First, make the pastry by stirring together 165g of flour and a pinch of salt, then adding 115g of butter and one egg yolk. Add cold water one teaspoon at a time until the mixture forms large crumbs. This will probably not require much water and indeed it may be necessary to add a bit more flour in order to avoid an overly sloppy texture (can you spot where I disagreed with my recipe?). The desired consistency is that of typical pastry, i.e. such that it can be rolled together into a ball without being either too sticky or too crumbly. When this has been achieved, wrap in cling film and put in fridge.

Next, make the frangipane filling by creaming together 115g of butter and 100g castor sugar until white and fluffy. A wooden spoon will do for this. So will an electric mixture, but the whisks are harder to wash up. Gradually mix in the beaten egg and the second egg yolk one at a time. Remember that raw eggs may not be terribly healthy, so resist the temptation to lick the spoon, however appetising it looks. Stir in the brandy (it's OK to lick this spoon). Stir two tablespoons of flour into the ground almonds and mix into the tasty buttery, sugary, eggy goodness. Set to one side.

Retrieve pastry from fridge and roll out of a lightly floured surface. Use to line a ten-inch flan dish and trim edges. Place back in fridge for about half an hour, or until firm.

While you are waiting, peel and core the apples, then cut into very thin slices. Preheat the over to about 200 degrees celcius.

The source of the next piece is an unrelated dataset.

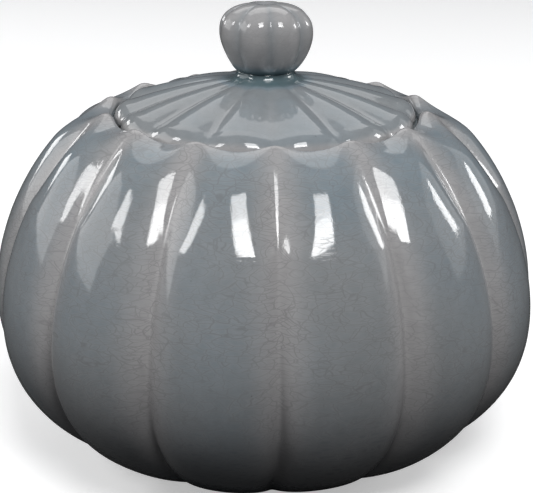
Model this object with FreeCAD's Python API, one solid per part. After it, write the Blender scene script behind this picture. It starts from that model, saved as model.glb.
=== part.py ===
"""Lidded ceramic jar in the form of a ribbed pumpkin, in millimetres, +Z up.

The jar is a wide belly of convex lobes with a scalloped mouth, made of three sections luted together. A
gallery ring luted inside the mouth carries the lid, and a low foot ring carries the jar. The lid is a low lobed dome with a locating flange
under it and a small pumpkin for a knob, and it lifts straight up.

The origin is on the axis, at the plane that the foot ring stands on. One groove of the belly lies on -Y.
"""

import FreeCAD
import Part

import math
import os

V = FreeCAD.Vector

# ---- driving dimensions ----
LOBES = 14                  # lobes round the belly and the lid
BELLY_RADIUS = 105.0        # over the crests, at the widest height
FOOT_HEIGHT = 3.0           # how far the foot ring lifts the belly
WIDEST_HEIGHT = 59.0        # the belly's widest height, above its own base
UPPER_RISE, UPPER_POWER = 100.7, 1.87     # superellipse of the belly above its widest height
LOWER_DROP, LOWER_POWER = 67.8, 2.21      # and below it
LOBE_DEPTH = 5.9            # groove depth under the crests
LOBE_FADE = 7.0             # height over which the grooves deepen from the base
LOBE_SHAPE = (0.09, 0.5)    # crease and flatness: narrow grooves between broad, nearly flat lobes
RIM_SHAPE = (0.45, 3.0)     # soft waves at the mouth and inside the jar
LID_SHAPE = (0.35, 2.2)
KNOB_SHAPE = (0.25, 1.6)
SOFTENING = (104.0, 124.0)  # heights between which the belly's lobes soften into the rim's waves
CROWDING = 0.6              # how closely the surface's control points gather at the grooves

BASE_RADIUS = 53.0          # flat underside of the belly
SHOULDER_HEIGHT = 120.0     # where the belly starts to round over into the rim
RIM_CREST = dict(mouth=58.0, top=129.9, lip=1.8, outer_angle=80.0)   # on a lobe's crest
RIM_GROOVE = dict(mouth=58.0, top=132.6, lip=2.8, outer_angle=68.0)  # on a groove, where it stands proud
COLLAR_HEIGHT = 104.0       # the belly is thrown in three sections, luted at its widest height and here

SEAT_HEIGHT = 126.5         # top of the gallery ring, above the belly's base
GALLERY_RADIUS = 55.6       # outside of the gallery ring
THROAT_RADIUS = 50.0
GALLERY_THICK = 5.0
GALLERY_EASE = 1.0
WALL = 5.6                  # at the belly's widest height
WALL_FLARE = 0.45           # share by which the wall thickens towards the foot and the shoulder
INNER_GROOVES = 0.72        # depth of the grooves inside the jar, as a share of those outside
CAVITY_TOP = 119.5          # where the cavity meets the gallery's bore
FLOOR_THICK = 6.5

FOOT_OUTER, FOOT_INNER = 50.0, 44.0
FOOT_EASE = 0.8

SEAT_GAP = 0.2              # the fired lid rests on high spots of the seat
LID_CREST_RADIUS = 57.2
LID_GROOVE_RADIUS = 56.0
LID_EDGE_ROUND = 7.0
LID_EDGE_DROP = 0.8         # height of the small round under the edge
LID_DOME_START = 15.5       # radius where the dome leaves the neck's fillet
LID_DOME_HEIGHT = 142.4
LID_DOME_SLOPE = 0.125
LID_DOME_CURVE = 0.0030
LID_GROOVE_DEPTH = 2.3
LID_GROOVE_GROWTH = 0.8     # power by which the lid's grooves deepen outwards
LID_UNDER_RADIUS = 43.6     # hollow under the lid
LID_UNDER_EDGE = 129.6
LID_UNDER_TOP = 136.8
NECK_RADIUS = 10.8
NECK_HEIGHT = 145.8
FLANGE_OUTER, FLANGE_INNER, FLANGE_DROP = 48.4, 44.0, 7.5
FLANGE_EASE = 1.0

KNOB_LOBES = 8
KNOB_TWIST = 3.6            # degrees that the knob's grooves are turned from the belly's
KNOB_RADIUS = 17.8
KNOB_WIDEST = 159.5
KNOB_RISE, KNOB_UPPER_POWER = 11.2, 2.6
KNOB_LOWER_POWER, KNOB_FULLNESS = 1.7, 0.8
KNOB_GROOVE_DEPTH = 1.5
KNOB_DIMPLE = 0.7

POINTS_PER_LOBE = 14
FITTING_ROUNDS = 3          # corrections that bring each smooth skin onto its rings
CUT_OVERLAP = 1.0           # how far a cutting solid runs past the face that it opens


def mix(a, b, share):
    """Value a at share 0, b at share 1."""
    return a + (b - a) * share


def groove_share(turn, shape):
    """0 on a lobe's crest and 1 in its groove, for a position counted in lobes from a groove.

    A small crease makes the groove's bottom sharp, and a small flatness makes the lobe broad and flat.
    """
    crease, flatness = shape
    swing = abs(math.sin(math.pi * turn))
    rise = (math.hypot(swing, crease) - crease) / (math.hypot(1.0, crease) - crease)
    return 1.0 - rise * (1.0 + flatness) / (rise + flatness)


def ring(crest, groove, lobes=LOBES, twist=0.0, shape=LOBE_SHAPE):
    """Closed ring of points that passes from (r, z) on each crest to (r, z) in each groove."""
    points = []
    for step in range(lobes * POINTS_PER_LOBE):
        even = step / POINTS_PER_LOBE
        turn = even - CROWDING * math.sin(2.0 * math.pi * even) / (2.0 * math.pi)
        share = groove_share(turn, shape)
        angle = 2.0 * math.pi * turn / lobes + math.radians(twist)
        radius = mix(crest[0], groove[0], share)
        height = mix(crest[1], groove[1], share) + FOOT_HEIGHT
        points.append(V(radius * math.sin(angle), -radius * math.cos(angle), height))
    return points


def smoothed(poles):
    """Where a cubic surface with evenly spaced knots passes, beside each of its control points."""
    around, along = len(poles), len(poles[0])
    turned_once = [
        [(poles[i - 1][j] + poles[i][j] * 4.0 + poles[(i + 1) % around][j]) * (1.0 / 6.0) for j in range(along)]
        for i in range(around)
    ]
    result = []
    for line in turned_once:
        inner = [(line[j - 1] + line[j] * 4.0 + line[j + 1]) * (1.0 / 6.0) for j in range(2, along - 2)]
        result.append(line[:2] + inner + line[-2:])
    return result


def skinned_solid(rings):
    """Solid with one smooth skin that passes close to every ring, closed by flat discs at both end rings."""
    degree = 3
    around, along = len(rings[0]), len(rings)
    aims = [[rings[j][i] for j in range(along)] for i in range(around)]
    poles = aims
    for _ in range(FITTING_ROUNDS):
        reached = smoothed(poles)
        poles = [[poles[i][j] + aims[i][j] - reached[i][j] for j in range(along)] for i in range(around)]
    inner = along - degree - 1
    surface = Part.BSplineSurface()
    surface.buildFromPolesMultsKnots(
        poles,
        [1] * (around + 1),
        [degree + 1] + [1] * inner + [degree + 1],
        [float(k) for k in range(around + 1)],
        [float(k) for k in range(inner + 2)],
        True,
        False,
        degree,
        degree,
    )
    skin = surface.toShape()
    rims = [e for e in skin.Edges if e.isClosed() and e.BoundBox.ZLength < 1e-6]
    caps = [Part.Face(Part.Wire([e])) for e in rims]
    shell = Part.makeShell([skin] + caps)
    shell.sewShape()
    solid = Part.Solid(shell)
    if solid.Volume < 0:
        solid.reverse()
    return solid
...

Spoon the filling into the chilled pastry and spread with the back of a knife until even. Arrange the apples in a spiral on top of the mixture. It's easiest to start at the outside and work inwards.

Bake for 15 minutes, then reduce the temperature to 175 degrees. Bake for another ten minutes, then sprinkle castor sugar on the apples. Return to the oven until the filling is firm. According to my recipe, this should take ten minutes. According to my experience, about half an hour is more realistic (in other words, I would advise checking every ten minutes or so with a knife). When done, cool on a wire tray.

Before serving, warm the apricot jam and brush on to the tart.

Try not to drop it on the kitchen floor.